Ce 20 mai, au palais présidentiel de Conakry, les frères ennemis Cellou et Alpha se sont rencontrés pendant une heure. Une première depuis trois ans. De ce tête-à-tête, il n’est rien sorti dans l’immédiat, mais, selon son porte-parole, Kiridi Bangoura (lire p. 65), le président guinéen s’est engagé à "écouter chacune des parties afin de trouver un consensus". Si le dialogue n’avance pas, le Ghanéen Mohammed Ibn Chambas, représentant spécial de l’ONU pour l’Afrique de l’Ouest, pourrait offrir ses bons offices, comme l’avait fait il y a deux ans son prédécesseur, l’Algérien Saïd Djinnit.

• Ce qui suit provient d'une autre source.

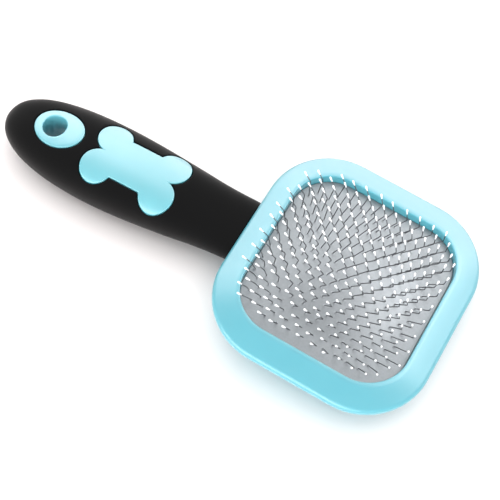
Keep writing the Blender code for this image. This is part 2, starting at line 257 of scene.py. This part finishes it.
def noise(add, scale, detail=3.0, roughness=0.5):
    """Noise through the piece's own space, in features per metre."""
    place = add("ShaderNodeTexCoord").outputs["Object"]
    return add(
        "ShaderNodeTexNoise",
        {"Vector": place, "Scale": scale, "Detail": detail, "Roughness": roughness},
    ).outputs["Fac"]


def ramp(add, source, low, high, start=0.3, end=0.7):
    """Maps source from start..end to low..high."""
    node = add(
        "ShaderNodeMapRange",
        {"Value": source, "From Min": start, "From Max": end, "To Min": low, "To Max": high},
    )
    return node.outputs["Result"]


def mixed(add, share, first, second):
    """A colour between two others."""
    node = add("ShaderNodeMix", data_type="RGBA")
    node.id_data.links.new(share, node.inputs[0])
    node.inputs[6].default_value = first
    node.inputs[7].default_value = second
    return node.outputs[2]


def bumped(add, height, strength, distance):
    """A normal that a height texture tilts."""
    return add(
        "ShaderNodeBump", {"Height": height, "Strength": strength, "Distance": distance}
    ).outputs["Normal"]


def aqua_plastic(name="aqua_plastic", base=(76, 158, 173), pale=(83, 164, 178)):
    """Satin moulded plastic: faint flow clouds, a very fine skin and a clear surface gloss."""
    made, shader, add, links = new_material(name)
    clouds = mixed(add, noise(add, 60.0), srgb(*base), srgb(*pale))
    links.new(clouds, shader.inputs["Base Color"])
    links.new(ramp(add, noise(add, 350.0), 0.36, 0.46), shader.inputs["Roughness"])
    links.new(bumped(add, noise(add, 1800.0), 0.06, 0.0002), shader.inputs["Normal"])
    shader.inputs["IOR"].default_value = 1.5
    shader.inputs["Coat Weight"].default_value = 1.0
    shader.inputs["Coat Roughness"].default_value = 0.3
    shader.inputs["Subsurface Weight"].default_value = 0.5
    shader.inputs["Subsurface Radius"].default_value = (1.0, 1.0, 1.0)
    shader.inputs["Subsurface Scale"].default_value = 0.003
    return made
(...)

Où va la Guinée ? À la suite du drame d’Ebola, dont il n’est pas encore débarrassé, le pays risque d’entrer en récession (lire p. 71). Le grand banditisme progresse. En témoignent les assassinats, en pleine rue de Conakry, d’Aïssatou Boiro, la directrice du Trésor public, en novembre 2012, et de Thierno Aliou Diaouné, coordonnateur d’un fonds onusien, en février dernier.
"J’ai hérité d’un pays, pas d’un État", aime à dire le président Condé. S’ils ne veulent pas revivre le cauchemar de l’année 2009, sous le régime du capitaine Dadis Camara, Alpha, Cellou, Sidya et les autres vont devoir se considérer comme des frères et non comme des ennemis.